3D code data
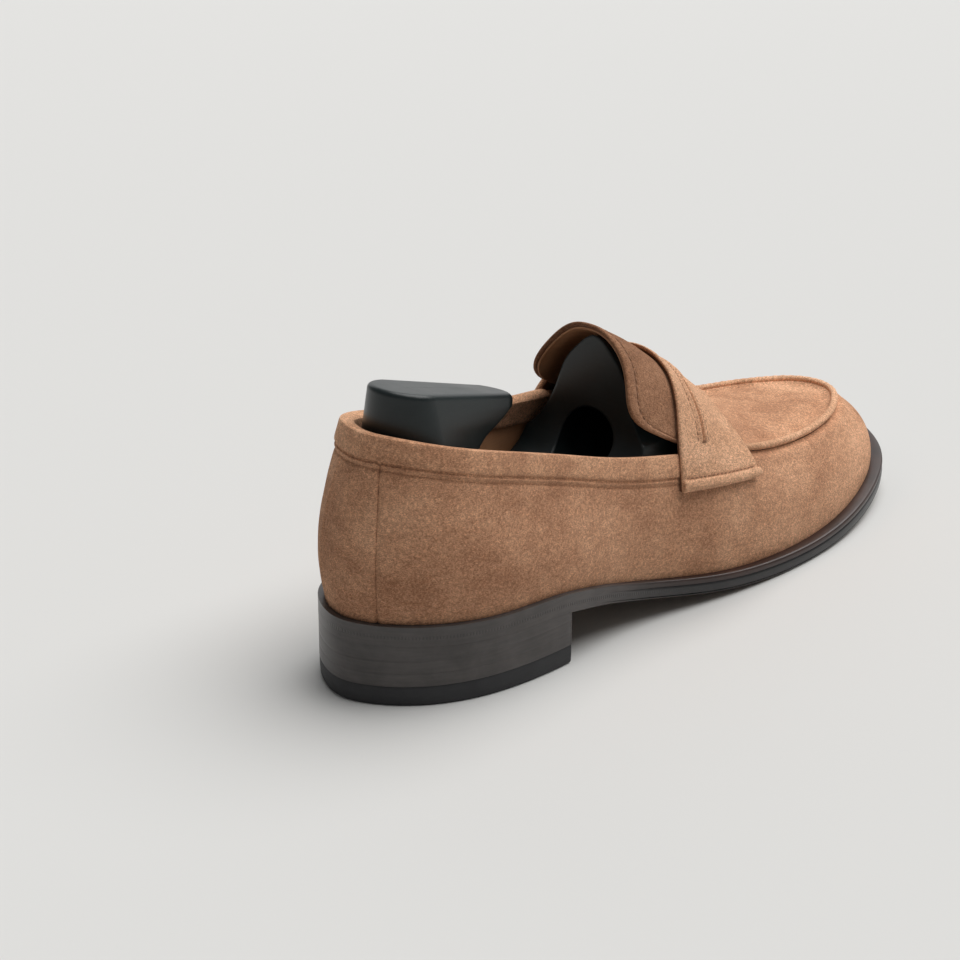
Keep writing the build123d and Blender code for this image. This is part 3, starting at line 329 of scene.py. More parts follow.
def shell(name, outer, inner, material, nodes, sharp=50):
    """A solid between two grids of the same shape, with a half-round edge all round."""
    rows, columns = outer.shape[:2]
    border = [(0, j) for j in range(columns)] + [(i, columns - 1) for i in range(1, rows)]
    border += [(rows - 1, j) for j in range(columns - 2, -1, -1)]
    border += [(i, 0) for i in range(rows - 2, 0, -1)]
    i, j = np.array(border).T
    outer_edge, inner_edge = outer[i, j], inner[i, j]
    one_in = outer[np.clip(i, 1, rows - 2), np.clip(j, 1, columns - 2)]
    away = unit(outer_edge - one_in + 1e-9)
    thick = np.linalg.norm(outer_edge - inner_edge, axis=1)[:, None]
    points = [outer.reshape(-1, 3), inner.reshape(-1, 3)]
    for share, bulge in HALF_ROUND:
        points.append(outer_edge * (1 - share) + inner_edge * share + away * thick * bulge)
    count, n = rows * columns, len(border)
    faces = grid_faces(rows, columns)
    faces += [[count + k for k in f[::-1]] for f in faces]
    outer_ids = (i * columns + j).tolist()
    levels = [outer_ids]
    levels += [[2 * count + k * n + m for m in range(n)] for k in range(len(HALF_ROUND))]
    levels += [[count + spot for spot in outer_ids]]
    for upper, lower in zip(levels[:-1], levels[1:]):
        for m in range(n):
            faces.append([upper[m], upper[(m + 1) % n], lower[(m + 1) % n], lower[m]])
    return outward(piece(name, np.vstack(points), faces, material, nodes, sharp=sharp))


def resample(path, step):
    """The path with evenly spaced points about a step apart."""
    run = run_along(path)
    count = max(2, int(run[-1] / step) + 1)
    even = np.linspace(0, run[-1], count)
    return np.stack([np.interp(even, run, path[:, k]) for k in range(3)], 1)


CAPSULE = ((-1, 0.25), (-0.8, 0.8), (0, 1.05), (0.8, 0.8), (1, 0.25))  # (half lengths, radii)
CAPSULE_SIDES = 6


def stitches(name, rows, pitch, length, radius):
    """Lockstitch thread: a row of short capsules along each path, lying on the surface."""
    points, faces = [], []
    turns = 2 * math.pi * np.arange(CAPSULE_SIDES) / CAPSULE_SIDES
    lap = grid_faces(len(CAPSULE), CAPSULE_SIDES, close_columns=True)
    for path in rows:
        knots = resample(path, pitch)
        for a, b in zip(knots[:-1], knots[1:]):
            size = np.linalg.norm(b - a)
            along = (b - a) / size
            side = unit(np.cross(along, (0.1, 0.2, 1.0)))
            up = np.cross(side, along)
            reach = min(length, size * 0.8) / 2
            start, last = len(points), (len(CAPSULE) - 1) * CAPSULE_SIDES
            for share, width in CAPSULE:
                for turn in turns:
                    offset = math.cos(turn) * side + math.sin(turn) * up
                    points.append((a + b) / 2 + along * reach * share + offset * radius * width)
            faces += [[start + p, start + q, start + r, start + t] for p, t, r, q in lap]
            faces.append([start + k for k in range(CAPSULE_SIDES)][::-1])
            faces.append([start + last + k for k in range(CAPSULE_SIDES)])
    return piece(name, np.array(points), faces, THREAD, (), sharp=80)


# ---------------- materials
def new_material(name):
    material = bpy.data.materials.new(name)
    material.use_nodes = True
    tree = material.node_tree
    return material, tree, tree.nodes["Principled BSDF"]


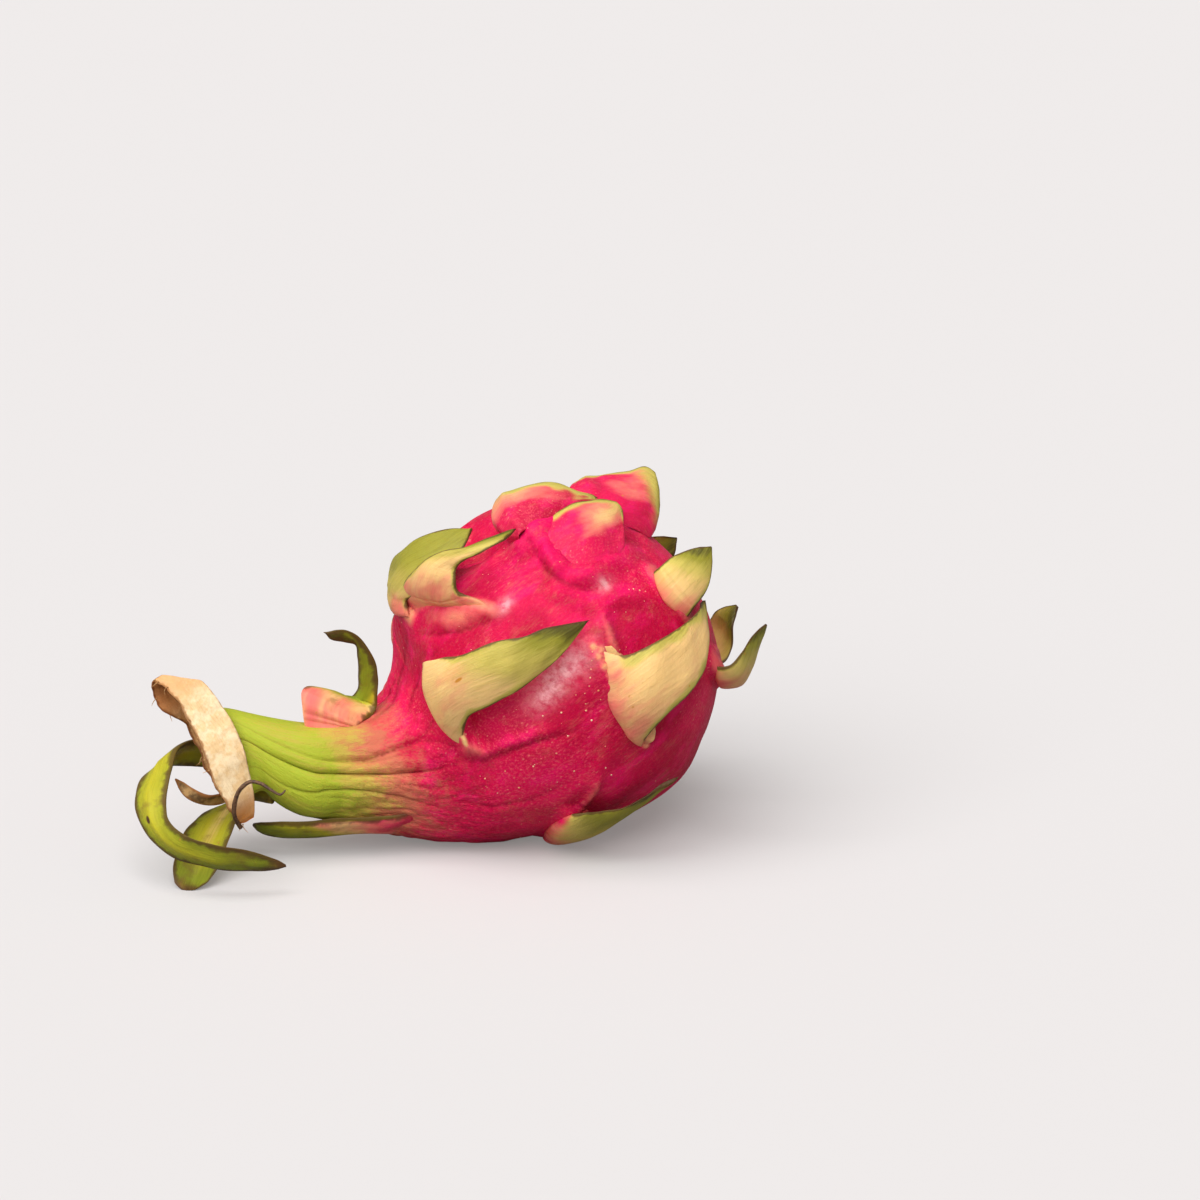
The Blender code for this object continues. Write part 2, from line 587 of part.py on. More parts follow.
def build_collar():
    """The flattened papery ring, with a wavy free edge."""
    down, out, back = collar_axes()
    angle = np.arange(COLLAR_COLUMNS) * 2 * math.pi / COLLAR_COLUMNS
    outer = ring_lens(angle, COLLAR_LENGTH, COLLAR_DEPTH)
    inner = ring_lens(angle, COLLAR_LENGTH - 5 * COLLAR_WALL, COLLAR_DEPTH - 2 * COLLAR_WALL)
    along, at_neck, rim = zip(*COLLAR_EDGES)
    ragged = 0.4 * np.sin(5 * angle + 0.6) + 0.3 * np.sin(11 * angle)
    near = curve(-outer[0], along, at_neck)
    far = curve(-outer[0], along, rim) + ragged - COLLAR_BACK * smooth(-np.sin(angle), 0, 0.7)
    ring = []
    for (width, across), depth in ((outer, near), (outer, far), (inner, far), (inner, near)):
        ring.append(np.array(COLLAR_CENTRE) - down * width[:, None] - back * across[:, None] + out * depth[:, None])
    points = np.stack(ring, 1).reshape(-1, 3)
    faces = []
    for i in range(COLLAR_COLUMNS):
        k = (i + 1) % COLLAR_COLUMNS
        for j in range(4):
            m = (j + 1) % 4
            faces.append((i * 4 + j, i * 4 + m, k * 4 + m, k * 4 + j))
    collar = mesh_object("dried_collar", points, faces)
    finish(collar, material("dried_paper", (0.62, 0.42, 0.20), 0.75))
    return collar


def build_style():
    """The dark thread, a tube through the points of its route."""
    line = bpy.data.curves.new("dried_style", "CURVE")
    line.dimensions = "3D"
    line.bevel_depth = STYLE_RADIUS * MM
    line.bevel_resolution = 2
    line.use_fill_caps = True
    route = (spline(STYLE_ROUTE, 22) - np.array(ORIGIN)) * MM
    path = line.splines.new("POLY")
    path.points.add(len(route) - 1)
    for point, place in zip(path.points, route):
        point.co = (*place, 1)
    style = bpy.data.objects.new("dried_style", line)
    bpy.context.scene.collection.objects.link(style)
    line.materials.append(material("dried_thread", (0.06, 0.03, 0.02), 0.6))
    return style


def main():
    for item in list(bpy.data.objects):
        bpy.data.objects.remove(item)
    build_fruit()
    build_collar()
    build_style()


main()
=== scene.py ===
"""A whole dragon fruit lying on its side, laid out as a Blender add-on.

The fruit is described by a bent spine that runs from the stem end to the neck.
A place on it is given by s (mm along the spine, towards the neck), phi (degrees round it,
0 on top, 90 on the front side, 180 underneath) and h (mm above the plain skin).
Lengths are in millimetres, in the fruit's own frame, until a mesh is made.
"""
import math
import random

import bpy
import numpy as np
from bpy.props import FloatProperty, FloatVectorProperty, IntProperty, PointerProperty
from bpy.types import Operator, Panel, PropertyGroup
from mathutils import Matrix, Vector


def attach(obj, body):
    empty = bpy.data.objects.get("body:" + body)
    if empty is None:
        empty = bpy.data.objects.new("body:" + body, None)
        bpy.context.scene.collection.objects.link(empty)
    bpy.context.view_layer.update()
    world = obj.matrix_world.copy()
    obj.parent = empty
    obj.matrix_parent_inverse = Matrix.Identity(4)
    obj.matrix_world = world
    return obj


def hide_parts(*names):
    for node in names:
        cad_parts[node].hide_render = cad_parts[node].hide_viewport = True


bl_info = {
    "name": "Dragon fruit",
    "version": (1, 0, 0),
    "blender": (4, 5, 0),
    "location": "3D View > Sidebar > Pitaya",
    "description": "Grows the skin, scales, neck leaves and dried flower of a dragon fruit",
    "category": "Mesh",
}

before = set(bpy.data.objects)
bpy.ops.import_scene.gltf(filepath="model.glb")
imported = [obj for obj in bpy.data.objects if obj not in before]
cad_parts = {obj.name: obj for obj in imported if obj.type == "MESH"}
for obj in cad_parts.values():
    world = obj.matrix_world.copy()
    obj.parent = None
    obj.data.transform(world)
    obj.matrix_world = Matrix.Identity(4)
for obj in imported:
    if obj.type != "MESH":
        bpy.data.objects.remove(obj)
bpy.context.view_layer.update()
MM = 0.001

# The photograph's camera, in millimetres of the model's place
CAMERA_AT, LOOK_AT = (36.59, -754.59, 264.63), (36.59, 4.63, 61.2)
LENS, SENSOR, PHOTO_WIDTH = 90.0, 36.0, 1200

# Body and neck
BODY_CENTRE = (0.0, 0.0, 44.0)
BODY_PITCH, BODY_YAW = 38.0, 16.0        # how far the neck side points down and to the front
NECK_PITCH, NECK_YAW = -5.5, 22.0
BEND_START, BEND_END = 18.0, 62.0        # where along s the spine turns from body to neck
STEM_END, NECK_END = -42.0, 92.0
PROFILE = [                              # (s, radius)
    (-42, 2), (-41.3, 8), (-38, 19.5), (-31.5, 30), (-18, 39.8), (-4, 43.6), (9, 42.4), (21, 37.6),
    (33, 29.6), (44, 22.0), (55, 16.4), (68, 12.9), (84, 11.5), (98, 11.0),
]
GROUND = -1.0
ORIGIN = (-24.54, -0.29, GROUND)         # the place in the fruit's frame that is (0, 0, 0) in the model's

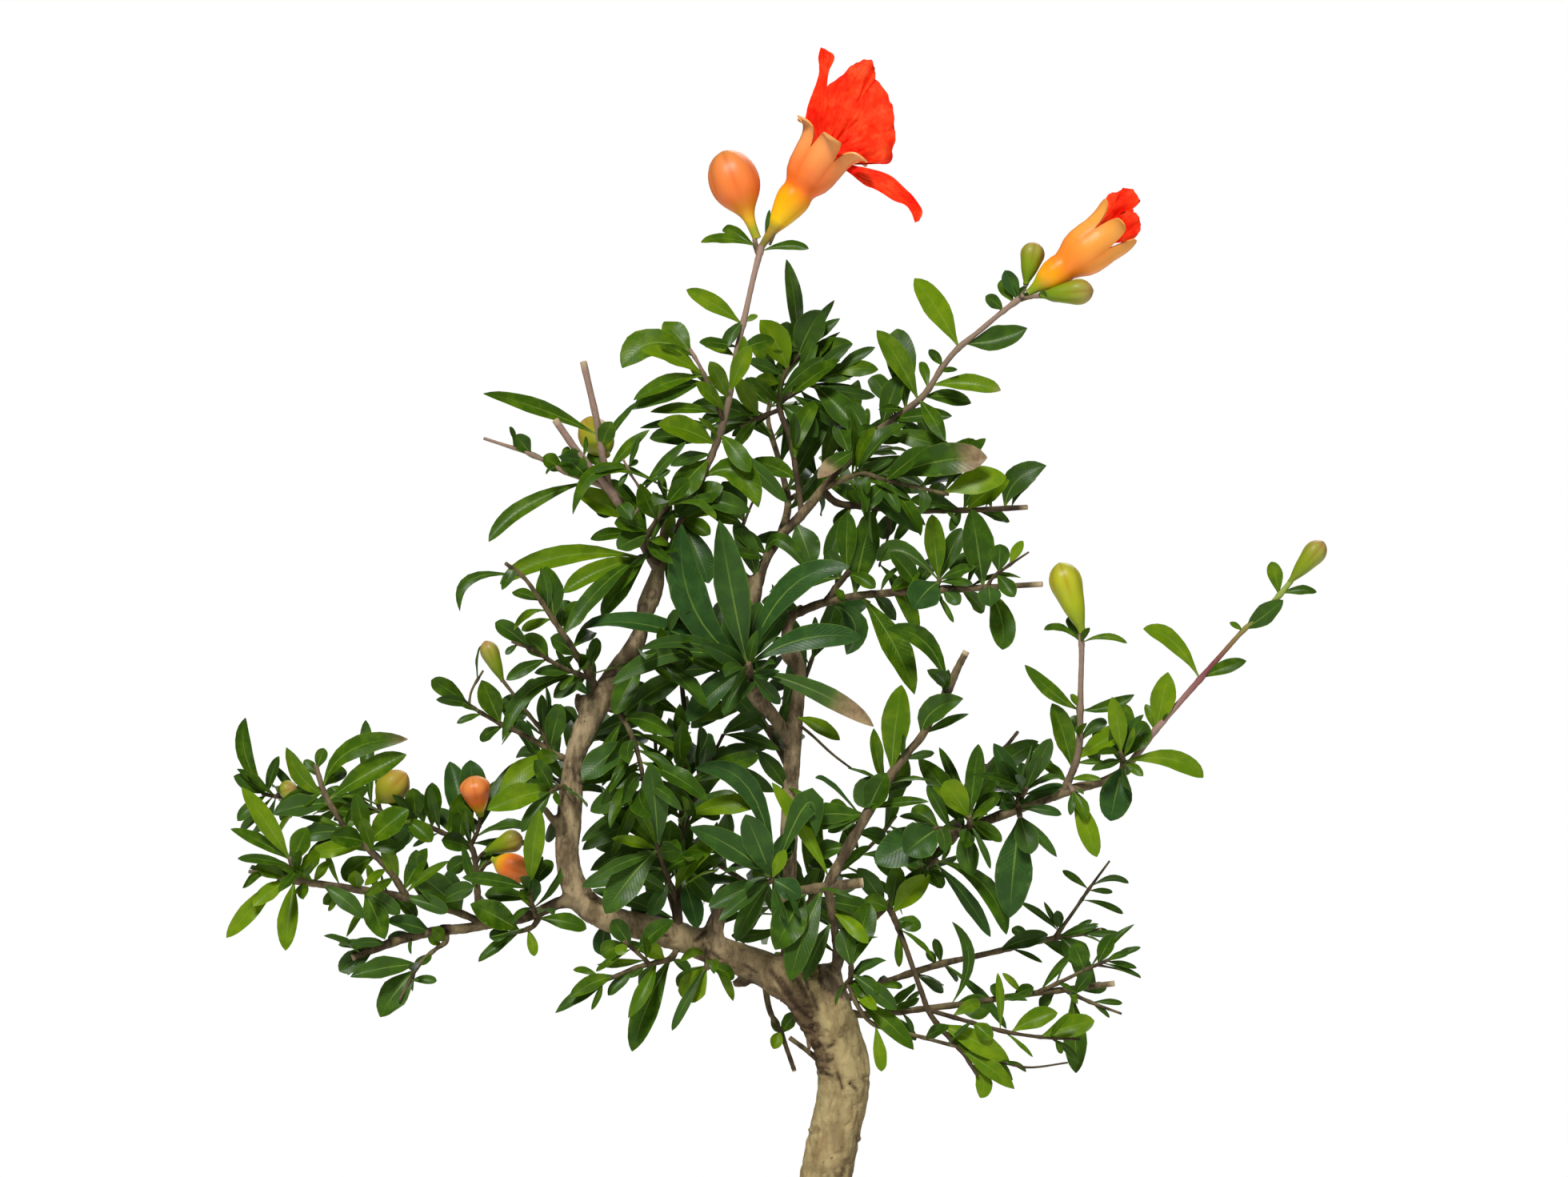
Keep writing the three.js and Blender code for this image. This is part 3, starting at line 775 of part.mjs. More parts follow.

▶ **Exercise prompt**: Begin at the line that has "line.bevel_depth = STYLE_RADIUS * MM" in the entries above; stop after the line that has "cad_parts[node].hide_render = cad_parts[node].hide_viewport". Transcribe exactly those lines and no others.

▶ **Reply**:
    line.bevel_depth = STYLE_RADIUS * MM
    line.bevel_resolution = 2
    line.use_fill_caps = True
    route = (spline(STYLE_ROUTE, 22) - np.array(ORIGIN)) * MM
    path = line.splines.new("POLY")
    path.points.add(len(route) - 1)
    for point, place in zip(path.points, route):
        point.co = (*place, 1)
    style = bpy.data.objects.new("dried_style", line)
    bpy.context.scene.collection.objects.link(style)
    line.materials.append(material("dried_thread", (0.06, 0.03, 0.02), 0.6))
    return style


def main():
    for item in list(bpy.data.objects):
        bpy.data.objects.remove(item)
    build_fruit()
    build_collar()
    build_style()


main()
=== scene.py ===
"""A whole dragon fruit lying on its side, laid out as a Blender add-on.

The fruit is described by a bent spine that runs from the stem end to the neck.
A place on it is given by s (mm along the spine, towards the neck), phi (degrees round it,
0 on top, 90 on the front side, 180 underneath) and h (mm above the plain skin).
Lengths are in millimetres, in the fruit's own frame, until a mesh is made.
"""
import math
import random

import bpy
import numpy as np
from bpy.props import FloatProperty, FloatVectorProperty, IntProperty, PointerProperty
from bpy.types import Operator, Panel, PropertyGroup
from mathutils import Matrix, Vector


def attach(obj, body):
    empty = bpy.data.objects.get("body:" + body)
    if empty is None:
        empty = bpy.data.objects.new("body:" + body, None)
        bpy.context.scene.collection.objects.link(empty)
    bpy.context.view_layer.update()
    world = obj.matrix_world.copy()
    obj.parent = empty
    obj.matrix_parent_inverse = Matrix.Identity(4)
    obj.matrix_world = world
    return obj


def hide_parts(*names):
    for node in names:
        cad_parts[node].hide_render = cad_parts[node].hide_viewport = True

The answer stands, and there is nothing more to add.